Details
Description
There is a bug in how a transposed SparseMatrix (isTransposed=true) does multiplication with a SparseVector. The bug is present (for v. > 2.0.0) in both org.apache.spark.mllib.linalg.BLAS (mllib) and org.apache.spark.ml.linalg.BLAS (mllib-local) in the private gemv method with signature:
gemv(alpha: Double, A: SparseMatrix, x: SparseVector, beta: Double, y: DenseVector).

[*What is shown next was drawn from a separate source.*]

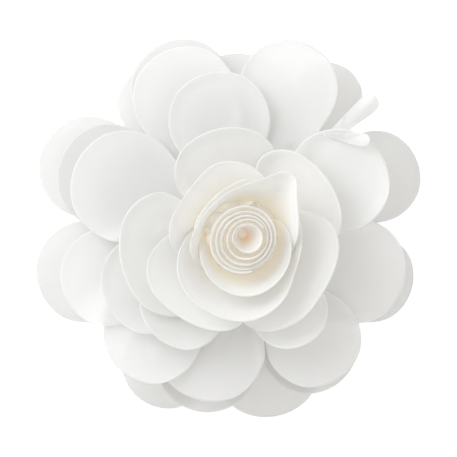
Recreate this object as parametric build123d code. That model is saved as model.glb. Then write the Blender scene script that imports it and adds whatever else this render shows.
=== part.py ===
from build123d import *
import math
import os
from dataclasses import dataclass

import numpy as np

# Rose hair clip: a fabric rose sewn to a buckram disc, backed with felt and
# glued to a sprung alligator clip.  Millimetres, +Z up through the flower,
# +X along the clip towards its thumb lever.  The rose is laid out about the
# bud axis, and everything is moved at the end so that the origin is the
# centre of the underside of the whole part.

# ---------------------------------------------------------------- dimensions

# Cloth and sewing
CLOTH = 0.6             # a petal with its sealed edge, measured upright
PETAL_GAP = 0.25        # air between one petal and the next
LIFT_MARGIN = 1.5       # how far past a petal's rim its neighbour clears it
LIFT_SLOPE = 0.7        # how steeply a petal climbs over the one beneath
BLEND = 1.6             # softness of that climb
ROOT_RADIUS = 15.0      # where petals are sewn down, from the bud axis
DEEP_ROOT = 8.0         # the same for the last petals, which reach under the bud
ROSE_SCALE = 1.0        # spread of the petals, 1 for a 114 mm rose
ROUNDING = 0.48         # how round a lobe is, 0.5 for a true ellipse
TAPER = 0.35            # how much a petal narrows towards its root

# Backing, from the clip upwards
FELT_BOTTOM = 13.0
FELT_THICKNESS = 1.2
FELT_RADIUS = 22.0
DISC_THICKNESS = 0.8
DISC_RADIUS = 20.0
GLUE_THICKNESS = 0.4
GLUE_MARGIN = 2.5       # from the glue's ends to those of the plate
GLUE_WIDTH = 8.0

# Wraps and bud
WRAP_CLOTH = 0.4
WRAP_LIFT = 6.5         # lower edge of the upright petals above the disc
WRAP_FLARE = 1.6        # how late an upright petal turns outwards
WRAP_FALL = 0.85        # how far its rim falls at both ends, as a share
BUD_HEIGHT = 18.5
BUD_RADIUS = 9.7
BUD_TURNS = 3.25
BUD_STRIP = 0.5
HEART_RADIUS = 4.3
HEART_TILT = 10.0
HEART_CLEARANCE = 0.5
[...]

This bug can be verified by running the following snippet in a Spark shell (here using v1.6.1):
import com.holdenkarau.spark.testing.SharedSparkContext import org.apache.spark.mllib.linalg._ val A = Matrices.dense(3, 2, Array[Double](0, 2, 1, 1, 2, 0)).asInstanceOf[DenseMatrix].toSparse.transpose val b = Vectors.sparse(3, Seq[(Int, Double)]((1, 2), (2, 1))).asInstanceOf[SparseVector] A.multiply(b) A.multiply(b.toDense)
The first multiply with the SparseMatrix returns the incorrect result:
org.apache.spark.mllib.linalg.DenseVector = [5.0,0.0]
whereas the correct result is returned by the second multiply:
org.apache.spark.mllib.linalg.DenseVector = [5.0,4.0]